# 94 nissan sentra instrument and tail lights



## nissan 94 (Jun 16, 2005)

My instrument lights and my tail lights do not work, i assume it's a fuse. But who knows where it is.


----------



## Kindfiend (Oct 13, 2004)

nissan 94 said:


> My instrument lights and my tail lights do not work, i assume it's a fuse. But who knows where it is.

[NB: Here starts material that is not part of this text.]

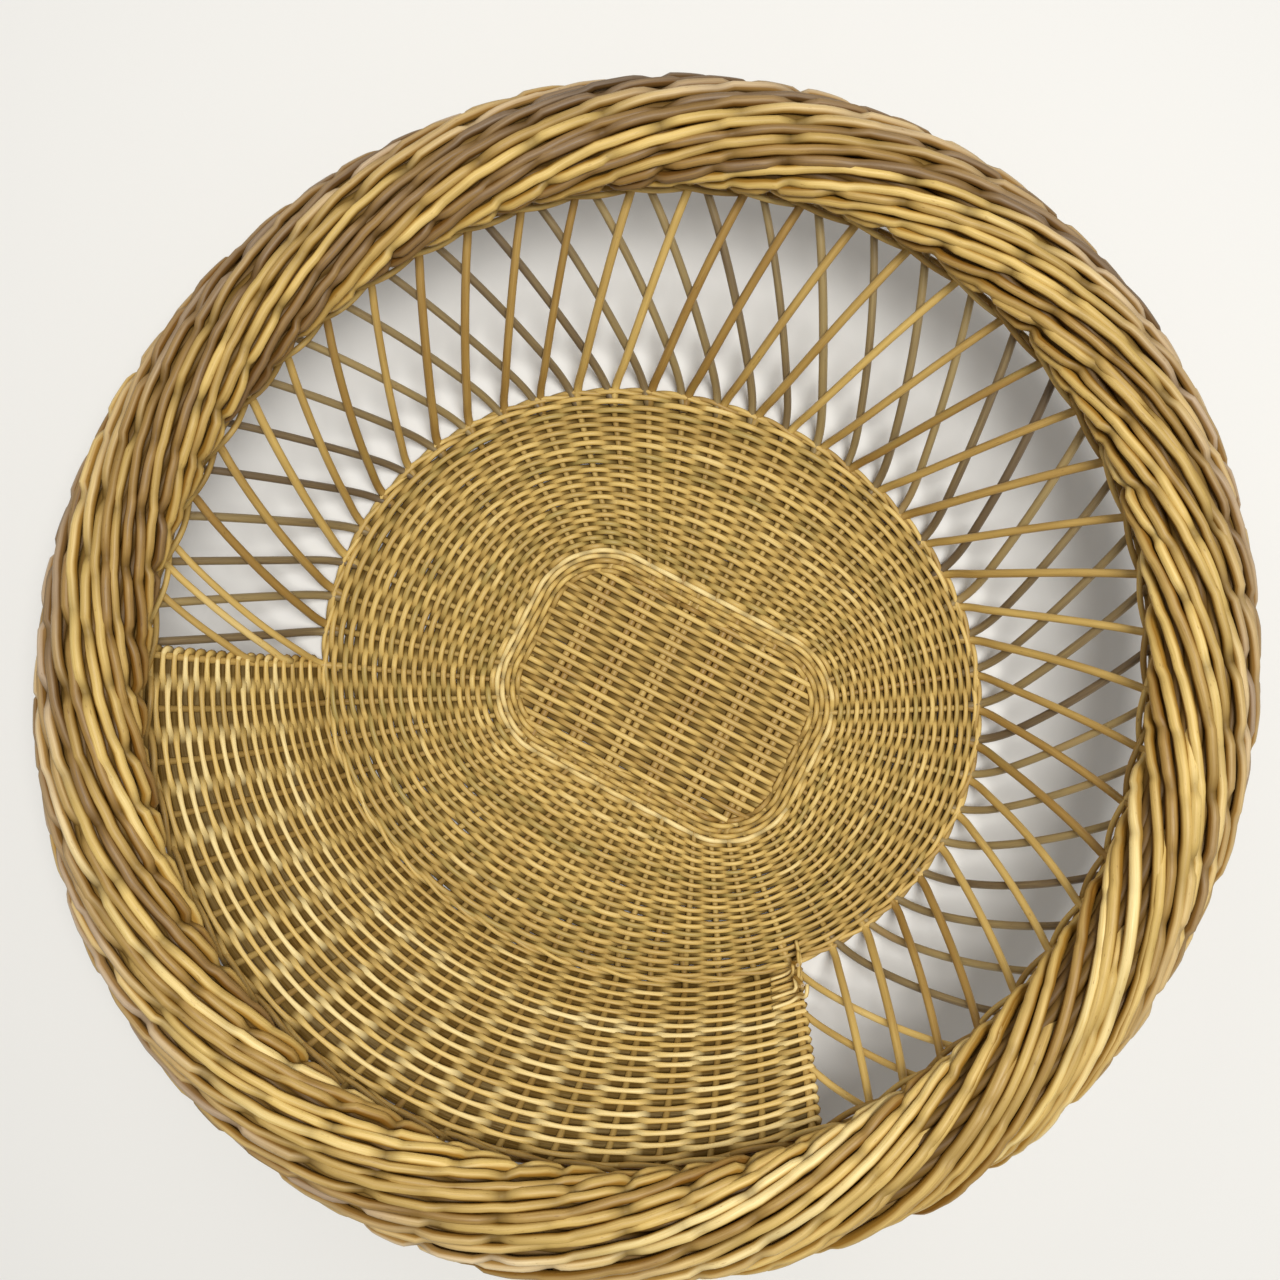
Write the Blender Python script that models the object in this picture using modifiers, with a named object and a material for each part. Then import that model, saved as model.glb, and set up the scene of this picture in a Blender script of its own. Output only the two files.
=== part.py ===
"""Wicker pet bed basket: woven oval base, open rod lattice with one dense woven panel, thick rolled border.

Metres, +Z up. The origin is on the underside, below the rim's centre. +X runs along the base's long axis, and the
dense panel is centred near -Y. Angles are degrees anticlockwise from +X, seen from above.
"""

import math

import bmesh
import bpy
from mathutils import Vector

# Rods, as diameters
STAKE = 0.0048
WEAVER = 0.0034
GAP = 0.0003

# Base: the edge is an oval, the mean radius plus and minus the stretch. Its centre is a little off the rim's
BASE_CENTRE = Vector((0.0066, -0.0058, 0.0))
BASE_RADIUS = 0.2115
BASE_STRETCH = 0.0145
BASE_STRETCH_ANGLE = 8.0
BASE_THICKNESS = STAKE + 1.5 * WEAVER
MAT_LENGTH = 0.222
MAT_WIDTH = 0.152
MAT_CORNER = 0.052
MAT_CENTRE = Vector((0.0182, -0.0080, 0.0))
MAT_CORNER_STEPS = 5

# Border: a ring of elliptical section, a little out of round
BORDER_RADIUS = 0.318
BORDER_STRETCH = 0.0075
BORDER_STRETCH_ANGLE = 62.0
BORDER_CENTRE_HEIGHT = 0.139
BORDER_HALF_WIDTH = 0.032
BORDER_HALF_HEIGHT = 0.027

# Wall middle surface, from its foot beside the base to its head under the border. It starts steep and flares
FOOT_OUTSET = 0.0040
FOOT_HEIGHT = 0.0085
FLARE_OUTSET = 0.0270
FLARE_HEIGHT = 0.0620
HEAD_INSET = 0.0180
HEAD_HEIGHT = 0.1080

# Stakes round the basket. The dense panel holds the first ones, the lattice pairs the others
STAKE_PLACES = 54
PANEL_PITCHES = 18
PANEL_START_ANGLE = 204.0
PITCH = 360.0 / STAKE_PLACES
PANEL_LEAN_START = 1.0
PANEL_LEAN_END = -6.5

# Lattice rods: how far each leans over the wall, and how that eases off beside the panel
INNER_LEAN = 1.75 * PITCH
OUTER_LEAN = 2.0 * PITCH
LEAN_POWER = 1.15
EDGE_EASE = 0.52
EDGE_EASE_PITCHES = 2.5
LAYER_OFFSET = 0.5 * STAKE + GAP
LAYER_RUN_UP = 0.12
PAIR_FOOT_SPREAD = 0.0035
FOOT_SHIFT = 2.2
FOOT_SHIFT_AXIS = 109.5
PAIR_FOOT_DROP = 0.0030
LEG_STATIONS = (0.0, 0.12, 0.35, 0.65, 1.0)
LEFT_CLIPPED_STARTS = (0.0, 0.25, 0.50)
RIGHT_CLIPPED_STARTS = (0.0, 0.33, 0.67)

# Dense panel
PANEL_THICKNESS = 0.0090
PANEL_BOTTOM = 0.07
PANEL_TOP = 0.96
PANEL_COLUMNS = 36
PANEL_ROWS = 5
STAKE_HOLE_CLEARANCE = 0.0004

# Wales, as rings inside the wall
WALE_ROD = 0.0050
WALE_STEPS = 54
FOOT_WALE_INSET = 0.0040
TOP_WALE_PLACE = 0.97
TOP_WALE_INSET = LAYER_OFFSET + 0.5 * STAKE + 0.5 * WALE_ROD + 2.0 * GAP

# Meshing
SLOPE_STEP = 0.01
WELD_DISTANCE = 0.00001
TUBE_RESOLUTION = 1
OVAL_STEPS = 54
BORDER_SEGMENTS = 54
BORDER_SIDES = 10


def clear_scene():
    for thing in list(bpy.data.objects):
        bpy.data.objects.remove(thing, do_unlink=True)


def new_collection(name):
    made = bpy.data.collections.new(name)
    bpy.context.scene.collection.children.link(made)
    return made


def make_material(name, colour, roughness):
    made = bpy.data.materials.new(name)
    made.use_nodes = True
    shader = made.node_tree.nodes["Principled BSDF"]
    shader.inputs["Base Color"].default_value = (*colour, 1.0)
    shader.inputs["Roughness"].default_value = roughness
    shader.inputs["Metallic"].default_value = 0.0
    return made


# The shape of the basket, as functions of the angle and of the place up the wall


def around(angle, radius, height):
    turn = math.radians(angle)
    return Vector((radius * math.cos(turn), radius * math.sin(turn), height))


def base_edge(angle):
    """Distance from the base's centre to the floor's oval edge."""
    swing = 2.0 * math.radians(angle - BASE_STRETCH_ANGLE)
    return BASE_RADIUS + BASE_STRETCH * math.cos(swing)


def border_line(angle):
    """Distance from the origin to the border's centre line."""
    swing = 2.0 * math.radians(angle - BORDER_STRETCH_ANGLE)
    return BORDER_RADIUS + BORDER_STRETCH * math.cos(swing)


def wall_profile(angle, place):
    """Radius and height of the wall's middle surface. Place is 0 at the foot and 1 at the head.

    The radius is measured from a centre that moves from the base's centre to the rim's, see wall_centre.
    """
    foot = Vector((base_edge(angle) + FOOT_OUTSET, FOOT_HEIGHT))
    flare = Vector((base_edge(angle) + FLARE_OUTSET, FLARE_HEIGHT))
    head = Vector((border_line(angle) - HEAD_INSET, HEAD_HEIGHT))
    rest = 1.0 - place
    return foot * rest * rest + flare * 2.0 * rest * place + head * place * place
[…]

I had the same problem when I wired two wires together that shouldn't have been during a head unit install. I can't remember which fuse blew, but I found it pretty quickly. Just check the fuses in the kicker panel and in the engine compartment, you'll find it.


----------



## ChrisBulla (Dec 1, 2004)

under the driver side dash on the left...

-cb


----------



## bill monahna (Jul 7, 2005)

*fuse problem I think*

I had a problem starting my car,so I took the battery out and had it checked, I was shown that it was dead and I needed a new one. I bought one and installed it, Now there is no problem as of yet with it stating however I tried to go for a ride and the thing wont come out of park, I looked at the manual and it say that the shift lock key will have to be reset but it never moved. so I called the dealer and I was told that it could be a fuse or the solinoid, I also noticed that when I put the breaks on the break lights do not come on. I did purchase the extended service gold warranty, and I was told that the solinoid might be or might not be covered, what is this soilanoid and where would I check for the fuse that they are talking about, I checked all the fuses in the inside of the car. can someone help?


----------